The job entailed the professor picking me up around midnight at the apartment I shared with my boyfriend, and driving me to his house across town.  Our voices were hushed as we climbed the dark stairs to the upstairs bedroom he used as his study; his wife and children were sleeping in adjoining bedrooms.  I settled myself in front of an IBM Selectric (this was a couple of years before personal computers had rendered typewriters obsolete).  The professor stood behind me and... well, talked to himself.  He was the kind of guy who needed to have an audience, to hear himself form his own ideas out loud, and the fact that I had little idea what he was talking about did not deter him in the least.  I was a pretty fast typist, and I did my best to capture every word.  Still, it took a lot of focus to follow the unrelenting stream of consciousness through the dark, unmeasured hours.  Sometimes he would make sudden detours, backtracks, need to annotate.  Sometimes he got annoyed (at himself? at me?) and raised his voice impatiently, or stomped about.  These exhausting sessions usually lasted a few hours, sometimes only a couple, depending on the professor's inspiration and energy level.  When he was finished for the night, he drove me back home as though I were the family babysitter (which in retrospect I might have been), and I fell into bed half-dressed, curled up against my boyfriend's bony back, and tried to catch a couple of hours of sleep before getting up to attend classes.

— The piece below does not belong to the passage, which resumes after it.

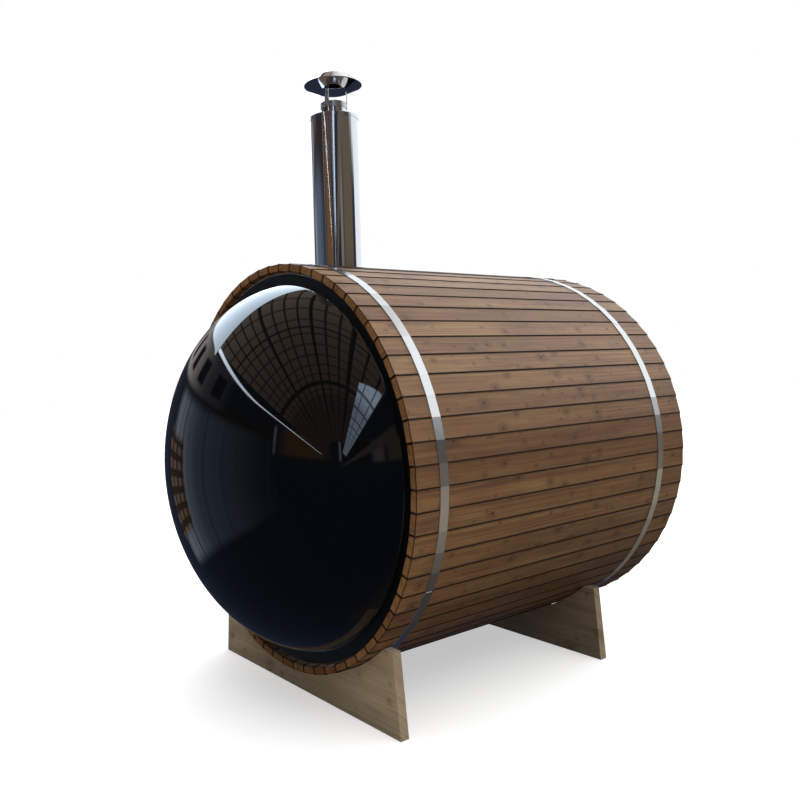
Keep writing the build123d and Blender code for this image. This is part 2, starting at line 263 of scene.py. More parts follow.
# Planed softwood on the boards' own UV: x runs along the grain in metres, y across it. Growth
# lines are noise stretched along the board, knots, pin knots and spike knots are Voronoi points,
# grey smears are broad noise, and each board shifts the pattern and its tone by its own seed.
def woodMaterial(name, look):
    mat, tree, shader = newMaterial(name, {"Roughness": look["roughness"], "IOR": 1.5,
                                           "Specular IOR Level": look.get("specular", 0.5)})
    if look.get("onObject"):
        at = addNode(tree, "SeparateXYZ", (addNode(tree, "TexCoord").outputs["Object"],))
        run, seed, span = at.outputs
    else:
        at = addNode(tree, "SeparateXYZ", (addNode(tree, "UVMap", uv_map="alongAcross"),))
        run, span = at.outputs[:2]
        seed = addNode(tree, "Attribute", attribute_name="boardSeed").outputs["Fac"]
    shifts, weights = woodGrain["shifts"], woodGrain["weights"]
    along = addNode(tree, "Math", (seed, shifts[0], run), operation="MULTIPLY_ADD")
    across = addNode(tree, "Math", (seed, shifts[1], span), operation="MULTIPLY_ADD")
    deep = addNode(tree, "Math", (seed, shifts[2]), operation="MULTIPLY")
    board = addNode(tree, "CombineXYZ", (along, across, deep))
    shake = grainNoise(tree, board, woodGrain["shake"], 2.0)
    wobble = addNode(tree, "Math", (shake, 0.5), operation="SUBTRACT")
    spacing, size, edge = look["knotSpacing"], look["knotSize"], look["knotEdge"]
    knot, halo = knotSpots(tree, board, wobble, spacing, look["knotShare"], size, 1.3, edge)
    pin, pinHalo = knotSpots(tree, board, wobble, spacing * 0.62, 0.45, size * 0.42, 1.1, edge * 1.6)
    spike, spikeHalo = knotSpots(tree, board, wobble, spacing * 1.7, 0.34, size * 0.8, 0.34, edge * 0.8)
    halo = addNode(tree, "Math", (halo, addNode(tree, "Math", (spikeHalo, pinHalo), operation="MAXIMUM")),
                   operation="MAXIMUM")

    # growth lines bend round the knots and wander slowly along the board
    drift = grainNoise(tree, board, woodGrain["drift"], 2.0)
    drift = addNode(tree, "Math", (drift, 0.5), operation="SUBTRACT")
    drift = addNode(tree, "Math", (drift, look["wander"]), operation="MULTIPLY")
    bend = addNode(tree, "Math", (halo, woodGrain["knotBend"], drift), operation="MULTIPLY_ADD")
    bentAcross = addNode(tree, "Math", (across, bend), operation="ADD")
    lineAt = addNode(tree, "Math", (bentAcross, 1 / look["ringSpacing"]), operation="MULTIPLY")
    slowly = addNode(tree, "Math", (along, woodGrain["ringStretch"]), operation="MULTIPLY")
    bent = addNode(tree, "CombineXYZ", (slowly, lineAt, deep))
    rings = addNode(tree, "TexNoise", {"Vector": bent, "Scale": 0.5, "Detail": 3.0, "Roughness": 0.6})
    fine = grainNoise(tree, board, woodGrain["fine"], 2.0)
    broad = grainNoise(tree, board, woodGrain["broad"], 2.0)
    streak = addNode(tree, "Math", (broad, weights["broad"]), operation="MULTIPLY")
    for part, weight in ((fine, weights["fine"]), (rings, weights["rings"])):
        streak = addNode(tree, "Math", (part, weight, streak), operation="MULTIPLY_ADD")

    # grey smears, then the board's own tone, redder or darker by its seed
    smear = grainNoise(tree, board, woodGrain["smear"], 3.0)
    smear = addNode(tree, "Math", (smear, 0.52), operation="SUBTRACT")
    smeared = addNode(tree, "Math", (smear, look["smear"] * 6), operation="MULTIPLY", use_clamp=True)
    toneSeed = addNode(tree, "Math", (seed, woodGrain["toneShift"]), operation="MULTIPLY")
    pick = addNode(tree, "TexWhiteNoise", {"W": toneSeed}, noise_dimensions="1D")
    odd = addNode(tree, "Math", (pick, 0.5), operation="SUBTRACT")
    redder = addNode(tree, "Math", (odd, look["toneSpread"]), operation="MULTIPLY", use_clamp=True)
    value = addNode(tree, "Math", (odd, -look["toneSpread"], 1.0), operation="MULTIPLY_ADD")
    colour = layered(tree, addNode(tree, "ValToRGB", (streak,), stops=look["grain"]),
                     (smeared, linear(look["smearColour"])), (redder, linear(look["redTone"])))
    toned = addNode(tree, "HueSaturation", {"Value": value, "Color": colour})

    # halos and knots over it
    haloed = addNode(tree, "Math", (halo, look["haloStrength"]), operation="MULTIPLY")
    dark = addNode(tree, "Math", (spike, 0.6), operation="MULTIPLY")
    for spots in (pin, knot):
        dark = addNode(tree, "Math", (spots, dark), operation="MAXIMUM")
    darkened = addNode(tree, "Math", (dark, look["knotDepth"]), operation="MULTIPLY")
    knotted = layered(tree, toned, (haloed, linear(look["haloColour"])),
                      (darkened, linear(look["knotColour"])))
    tree.links.new(knotted.outputs[2], shader.inputs["Base Color"])
    relief = addNode(tree, "Math", (dark, 0.5, streak), operation="MULTIPLY_ADD")
    bump = addNode(tree, "Bump", {"Strength": look["bump"], "Distance": 0.0006, "Height": relief})
    tree.links.new(bump.outputs[0], shader.inputs["Normal"])
    return mat


# thermally treated spruce, planed and oiled: warm brown, fine lengthwise lines, small dark knots
spruceLook = {
    "roughness": 0.46, "knotSpacing": 0.105, "knotShare": 0.62, "knotSize": 0.0135, "knotEdge": 9.0,
    "wander": 0.012, "ringSpacing": 0.0042, "knotDepth": 0.85,
    "grain": [(0.36, "#6f4c31"), (0.46, "#876043"), (0.56, "#977048"), (0.68, "#a68359")],
    "smear": 0.34, "smearColour": "#5c4837", "redTone": "#7c492c",
    "toneSpread": 0.34, "haloStrength": 0.42, "haloColour": "#64442c", "knotColour": "#2c1b11", "bump": 0.3}
heatTreatedSpruce = woodMaterial("heatTreatedSpruce", spruceLook)
# the same spruce, not oiled: a little redder and darker, on cut ends and inside the barrel
heatTreatedEnd = woodMaterial("heatTreatedEnd", {
    **spruceLook, "roughness": 0.7, "specular": 0.08, "knotShare": 0.1, "knotSize": 0.004, "smear": 0.1,
    "grain": [(0.36, "#6b4528"), (0.48, "#87603f"), (0.62, "#96704a")], "haloStrength": 0.2})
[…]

One evening the professor announced that he appreciated my work so much that he wanted to reward me with an excursion.  He drove me to the town's only porn theater and invited me to attend a movie with him.  I demurred.  At that time, the notion of watching a "dirty movie" in a public venue was akin to parading down Main Street nude.  The fact that a professor was encouraging me to do so made me dizzy with confusion and shame.  Reluctantly, the professor turned the car around and we headed to his house where we resumed our work.  However, about an hour in, his voice trailed off... He had another idea.

"You seem like an adventurous girl, Cynthia," he said.  "Would you like to listen in on a phone call?"  It was 1:00 am.  I couldn't imagine who he might call at that hour.  I obediently picked up the extension in the office while the professor disappeared downstairs.  For the next twenty minutes or so, he engaged in what I would now describe as "phone sex" with an unknown but apparently willing woman in another state.  I don't know if she was a former student or a colleague.  I knew it was a long distance call, and I couldn't stop worrying about how expensive it was, and whether the professor's wife would be cross when she saw the bill, or whether these calls were itemized research expenses (like my services) that the university reimbursed him for.  When the conversation had reached its conclusion, the professor returned, looking pleased with himself.

"Well, what did you think?" he asked.  "It was interesting," I replied dully, my cheeks scorching.  Nonplussed by my disappointing response, the professor continued to dictate and the evening proceeded as usual.

The next morning I called the student job center to tender my resignation.  "I can't work with Prof. X," I said.  "And I can't explain why."  Of course, the job center director, a woman, knew exactly why, but she wasn't about to press for details.  Yes, she conceded, they'd had similar reports before.  She understood.  She didn't offer me an alternative job, and I didn't ask for one. 

And so the matter rested...  but not quite.

A couple of weeks later, the professor's wife called me at home, imploring me to return.  "My husband works so well with you," she told me.  "You're not like the other girls."  I fibbed, telling her a change in my teaching schedule made it, much to my regret, impossible.  

The next day I took a job at a shopping mall kiosk, selling hot dogs.  It was a little embarrassing when my students passed by and giggled at the sight of my silly orange plastic visor, but I preferred that variety of humiliation.

I didn't think about this incident for almost two decades because I didn't have the language to describe what had happened.  And I knew, I just knew on some level, that it had all been my fault anyway.  I must have been giving off some signal that convinced the professor I was receptive to that behavior.  There was something dirty and damaged in me that he had picked up on... If only I could figure out what I had done!  (Certainly my boyfriend at the time thought so.)

Not long ago, I looked up the professor.  I figured he was retired by now, but I was curious if he had ever been implicated in sexually harassing other female students.  I was shocked and saddened to learn he had committed suicide years before.  I don't know if anyone understands why, but he apparently had fallen into a deep depression following a lawsuit brought, not by a woman, but by a group of African American students, charging him with -- of all things! -- racism.  Given that he had devoted his career to civil rights legislation, the nature of this dishonor and his subsequent death seemed impossibly ironic and sad.

My little anecdote is common stuff, hardly to be remarked upon, for women my generation.  I wonder if I shared it with younger women, they would dismiss it as part of a quaint and troublesome era, as irrelevant to their professional lives as a Mad Men episode. It would be rather pleasant to believe we have come so far.

And so...

Is the fact that there is a generation out there who don't recognize the name "Anita Hill" yet another reminder of how old I am?  Fortunately, there's a new documentary that will familiarize younger people with her ordeal during the 1991 confirmation hearings of Supreme Justice Clarence Thomas.

It's comforting to learn that Hill prevailed, despite the dirt she was dragged through, with her sanity and dignity intact, and went on to establish the rewarding career she still enjoys.